= WHAT IS BEING ASKED =
The records that follow must be reproduced in full, exactly as written.

= RECORDED INFORMATION =
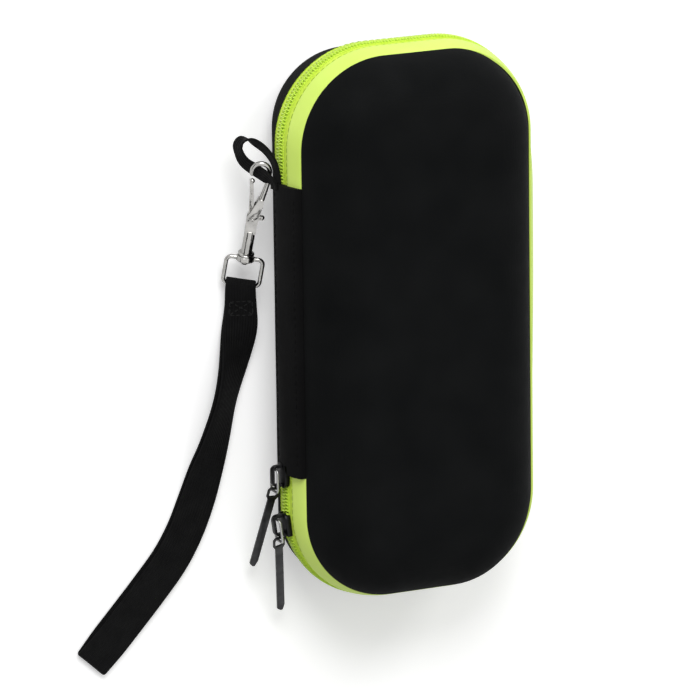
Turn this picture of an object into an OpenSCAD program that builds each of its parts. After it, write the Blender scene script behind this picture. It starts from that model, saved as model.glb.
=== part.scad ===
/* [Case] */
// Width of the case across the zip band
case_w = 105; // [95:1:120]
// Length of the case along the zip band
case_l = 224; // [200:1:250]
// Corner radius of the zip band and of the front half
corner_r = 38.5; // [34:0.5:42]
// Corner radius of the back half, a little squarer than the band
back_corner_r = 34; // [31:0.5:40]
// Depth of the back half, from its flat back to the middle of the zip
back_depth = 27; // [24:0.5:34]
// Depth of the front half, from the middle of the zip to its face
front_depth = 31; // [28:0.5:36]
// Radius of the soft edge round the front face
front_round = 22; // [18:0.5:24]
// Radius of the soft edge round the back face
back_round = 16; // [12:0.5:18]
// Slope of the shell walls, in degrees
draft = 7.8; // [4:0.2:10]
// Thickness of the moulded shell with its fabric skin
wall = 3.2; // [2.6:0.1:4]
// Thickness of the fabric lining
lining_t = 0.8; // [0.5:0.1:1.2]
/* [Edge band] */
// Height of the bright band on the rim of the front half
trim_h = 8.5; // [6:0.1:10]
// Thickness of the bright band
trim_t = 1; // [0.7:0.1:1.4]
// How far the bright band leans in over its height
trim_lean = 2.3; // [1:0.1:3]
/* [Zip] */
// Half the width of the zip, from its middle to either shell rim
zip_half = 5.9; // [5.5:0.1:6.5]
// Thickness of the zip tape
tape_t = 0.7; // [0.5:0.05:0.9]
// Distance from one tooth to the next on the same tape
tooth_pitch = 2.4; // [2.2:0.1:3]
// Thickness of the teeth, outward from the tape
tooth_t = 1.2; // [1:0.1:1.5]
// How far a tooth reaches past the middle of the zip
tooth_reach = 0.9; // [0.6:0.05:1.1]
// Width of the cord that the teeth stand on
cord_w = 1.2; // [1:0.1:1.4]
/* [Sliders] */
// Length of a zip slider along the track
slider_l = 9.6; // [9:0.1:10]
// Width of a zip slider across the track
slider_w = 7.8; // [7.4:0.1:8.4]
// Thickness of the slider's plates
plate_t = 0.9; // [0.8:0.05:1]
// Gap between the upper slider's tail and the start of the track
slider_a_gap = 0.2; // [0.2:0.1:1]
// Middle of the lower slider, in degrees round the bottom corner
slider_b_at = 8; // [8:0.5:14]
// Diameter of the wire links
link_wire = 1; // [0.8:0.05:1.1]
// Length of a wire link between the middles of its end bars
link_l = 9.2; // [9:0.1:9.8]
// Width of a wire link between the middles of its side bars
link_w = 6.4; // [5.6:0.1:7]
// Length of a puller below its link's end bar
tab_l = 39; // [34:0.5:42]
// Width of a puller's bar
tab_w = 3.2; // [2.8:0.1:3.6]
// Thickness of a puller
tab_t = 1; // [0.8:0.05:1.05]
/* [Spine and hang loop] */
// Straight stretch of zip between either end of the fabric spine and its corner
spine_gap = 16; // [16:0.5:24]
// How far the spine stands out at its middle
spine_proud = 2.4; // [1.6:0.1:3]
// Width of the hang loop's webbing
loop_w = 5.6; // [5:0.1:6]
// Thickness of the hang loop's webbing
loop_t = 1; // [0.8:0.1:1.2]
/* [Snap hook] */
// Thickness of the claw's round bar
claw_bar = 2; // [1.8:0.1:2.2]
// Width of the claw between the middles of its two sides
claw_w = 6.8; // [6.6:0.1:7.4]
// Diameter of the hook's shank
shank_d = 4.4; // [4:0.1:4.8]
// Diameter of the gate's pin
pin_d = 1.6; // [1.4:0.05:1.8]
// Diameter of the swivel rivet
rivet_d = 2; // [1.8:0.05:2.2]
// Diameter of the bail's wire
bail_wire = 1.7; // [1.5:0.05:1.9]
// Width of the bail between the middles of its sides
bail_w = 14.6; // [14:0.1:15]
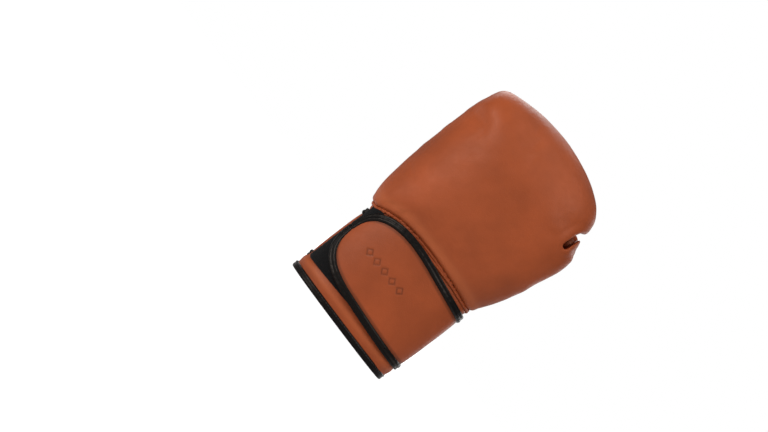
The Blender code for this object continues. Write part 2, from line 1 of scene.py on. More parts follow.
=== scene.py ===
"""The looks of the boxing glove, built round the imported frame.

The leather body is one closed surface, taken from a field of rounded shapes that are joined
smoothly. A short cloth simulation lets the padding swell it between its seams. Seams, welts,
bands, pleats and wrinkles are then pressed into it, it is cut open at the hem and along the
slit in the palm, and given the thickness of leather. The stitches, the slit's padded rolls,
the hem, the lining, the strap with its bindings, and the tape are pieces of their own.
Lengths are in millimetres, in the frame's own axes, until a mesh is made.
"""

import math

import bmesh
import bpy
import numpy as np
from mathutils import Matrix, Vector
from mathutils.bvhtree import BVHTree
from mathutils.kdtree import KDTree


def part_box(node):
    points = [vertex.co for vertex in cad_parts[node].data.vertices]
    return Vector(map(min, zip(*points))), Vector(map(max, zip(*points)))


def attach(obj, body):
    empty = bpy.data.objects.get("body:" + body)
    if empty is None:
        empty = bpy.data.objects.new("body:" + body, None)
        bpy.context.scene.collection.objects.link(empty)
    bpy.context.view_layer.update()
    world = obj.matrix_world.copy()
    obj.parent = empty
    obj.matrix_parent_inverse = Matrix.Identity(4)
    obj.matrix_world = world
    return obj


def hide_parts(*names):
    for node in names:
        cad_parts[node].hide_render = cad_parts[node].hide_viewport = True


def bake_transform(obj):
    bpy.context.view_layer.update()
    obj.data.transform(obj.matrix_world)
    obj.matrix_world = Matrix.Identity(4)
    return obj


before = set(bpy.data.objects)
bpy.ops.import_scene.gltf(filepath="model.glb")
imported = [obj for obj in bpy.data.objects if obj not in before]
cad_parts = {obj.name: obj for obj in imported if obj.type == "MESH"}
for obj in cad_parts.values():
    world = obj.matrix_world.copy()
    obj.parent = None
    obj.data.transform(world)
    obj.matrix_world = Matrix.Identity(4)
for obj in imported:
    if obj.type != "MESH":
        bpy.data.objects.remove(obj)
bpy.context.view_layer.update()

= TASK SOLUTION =
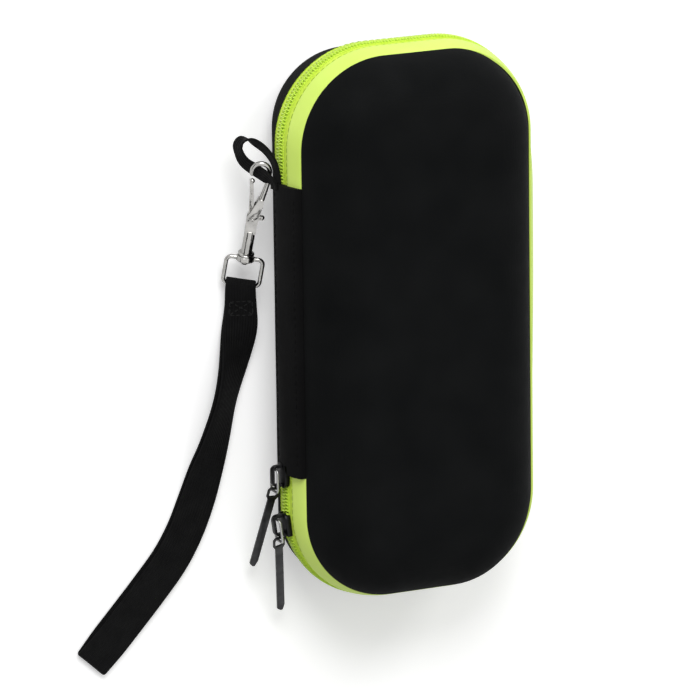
Turn this picture of an object into an OpenSCAD program that builds each of its parts. After it, write the Blender scene script behind this picture. It starts from that model, saved as model.glb.
=== part.scad ===
/* [Case] */
// Width of the case across the zip band
case_w = 105; // [95:1:120]
// Length of the case along the zip band
case_l = 224; // [200:1:250]
// Corner radius of the zip band and of the front half
corner_r = 38.5; // [34:0.5:42]
// Corner radius of the back half, a little squarer than the band
back_corner_r = 34; // [31:0.5:40]
// Depth of the back half, from its flat back to the middle of the zip
back_depth = 27; // [24:0.5:34]
// Depth of the front half, from the middle of the zip to its face
front_depth = 31; // [28:0.5:36]
// Radius of the soft edge round the front face
front_round = 22; // [18:0.5:24]
// Radius of the soft edge round the back face
back_round = 16; // [12:0.5:18]
// Slope of the shell walls, in degrees
draft = 7.8; // [4:0.2:10]
// Thickness of the moulded shell with its fabric skin
wall = 3.2; // [2.6:0.1:4]
// Thickness of the fabric lining
lining_t = 0.8; // [0.5:0.1:1.2]
/* [Edge band] */
// Height of the bright band on the rim of the front half
trim_h = 8.5; // [6:0.1:10]
// Thickness of the bright band
trim_t = 1; // [0.7:0.1:1.4]
// How far the bright band leans in over its height
trim_lean = 2.3; // [1:0.1:3]
/* [Zip] */
// Half the width of the zip, from its middle to either shell rim
zip_half = 5.9; // [5.5:0.1:6.5]
// Thickness of the zip tape
tape_t = 0.7; // [0.5:0.05:0.9]
// Distance from one tooth to the next on the same tape
tooth_pitch = 2.4; // [2.2:0.1:3]
// Thickness of the teeth, outward from the tape
tooth_t = 1.2; // [1:0.1:1.5]
// How far a tooth reaches past the middle of the zip
tooth_reach = 0.9; // [0.6:0.05:1.1]
// Width of the cord that the teeth stand on
cord_w = 1.2; // [1:0.1:1.4]
/* [Sliders] */
// Length of a zip slider along the track
slider_l = 9.6; // [9:0.1:10]
// Width of a zip slider across the track
slider_w = 7.8; // [7.4:0.1:8.4]
// Thickness of the slider's plates
plate_t = 0.9; // [0.8:0.05:1]
// Gap between the upper slider's tail and the start of the track
slider_a_gap = 0.2; // [0.2:0.1:1]
// Middle of the lower slider, in degrees round the bottom corner
slider_b_at = 8; // [8:0.5:14]
// Diameter of the wire links
link_wire = 1; // [0.8:0.05:1.1]
// Length of a wire link between the middles of its end bars
link_l = 9.2; // [9:0.1:9.8]
// Width of a wire link between the middles of its side bars
link_w = 6.4; // [5.6:0.1:7]
// Length of a puller below its link's end bar
tab_l = 39; // [34:0.5:42]
// Width of a puller's bar
tab_w = 3.2; // [2.8:0.1:3.6]
// Thickness of a puller
tab_t = 1; // [0.8:0.05:1.05]
/* [Spine and hang loop] */
// Straight stretch of zip between either end of the fabric spine and its corner
spine_gap = 16; // [16:0.5:24]
// How far the spine stands out at its middle
spine_proud = 2.4; // [1.6:0.1:3]
// Width of the hang loop's webbing
loop_w = 5.6; // [5:0.1:6]
// Thickness of the hang loop's webbing
loop_t = 1; // [0.8:0.1:1.2]
/* [Snap hook] */
// Thickness of the claw's round bar
claw_bar = 2; // [1.8:0.1:2.2]
// Width of the claw between the middles of its two sides
claw_w = 6.8; // [6.6:0.1:7.4]
// Diameter of the hook's shank
shank_d = 4.4; // [4:0.1:4.8]
// Diameter of the gate's pin
pin_d = 1.6; // [1.4:0.05:1.8]
// Diameter of the swivel rivet
rivet_d = 2; // [1.8:0.05:2.2]
// Diameter of the bail's wire
bail_wire = 1.7; // [1.5:0.05:1.9]
// Width of the bail between the middles of its sides
bail_w = 14.6; // [14:0.1:15]
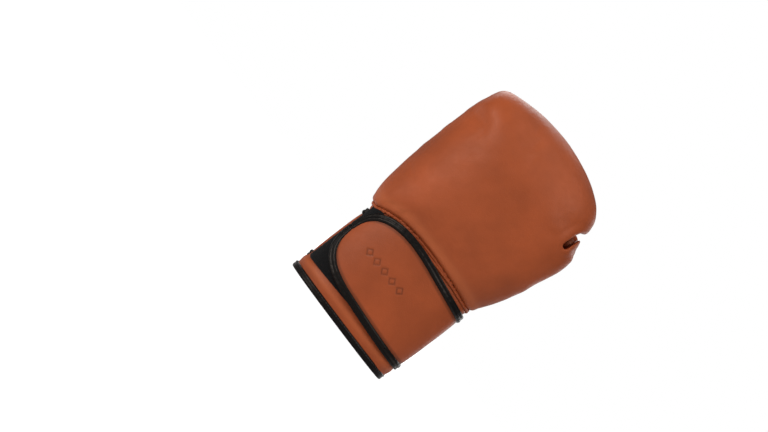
The Blender code for this object continues. Write part 2, from line 1 of scene.py on. More parts follow.
=== scene.py ===
"""The looks of the boxing glove, built round the imported frame.

The leather body is one closed surface, taken from a field of rounded shapes that are joined
smoothly. A short cloth simulation lets the padding swell it between its seams. Seams, welts,
bands, pleats and wrinkles are then pressed into it, it is cut open at the hem and along the
slit in the palm, and given the thickness of leather. The stitches, the slit's padded rolls,
the hem, the lining, the strap with its bindings, and the tape are pieces of their own.
Lengths are in millimetres, in the frame's own axes, until a mesh is made.
"""

import math

import bmesh
import bpy
import numpy as np
from mathutils import Matrix, Vector
from mathutils.bvhtree import BVHTree
from mathutils.kdtree import KDTree


def part_box(node):
    points = [vertex.co for vertex in cad_parts[node].data.vertices]
    return Vector(map(min, zip(*points))), Vector(map(max, zip(*points)))


def attach(obj, body):
    empty = bpy.data.objects.get("body:" + body)
    if empty is None:
        empty = bpy.data.objects.new("body:" + body, None)
        bpy.context.scene.collection.objects.link(empty)
    bpy.context.view_layer.update()
    world = obj.matrix_world.copy()
    obj.parent = empty
    obj.matrix_parent_inverse = Matrix.Identity(4)
    obj.matrix_world = world
    return obj


def hide_parts(*names):
    for node in names:
        cad_parts[node].hide_render = cad_parts[node].hide_viewport = True


def bake_transform(obj):
    bpy.context.view_layer.update()
    obj.data.transform(obj.matrix_world)
    obj.matrix_world = Matrix.Identity(4)
    return obj


before = set(bpy.data.objects)
bpy.ops.import_scene.gltf(filepath="model.glb")
imported = [obj for obj in bpy.data.objects if obj not in before]
cad_parts = {obj.name: obj for obj in imported if obj.type == "MESH"}
for obj in cad_parts.values():
    world = obj.matrix_world.copy()
    obj.parent = None
    obj.data.transform(world)
    obj.matrix_world = Matrix.Identity(4)
for obj in imported:
    if obj.type != "MESH":
        bpy.data.objects.remove(obj)
bpy.context.view_layer.update()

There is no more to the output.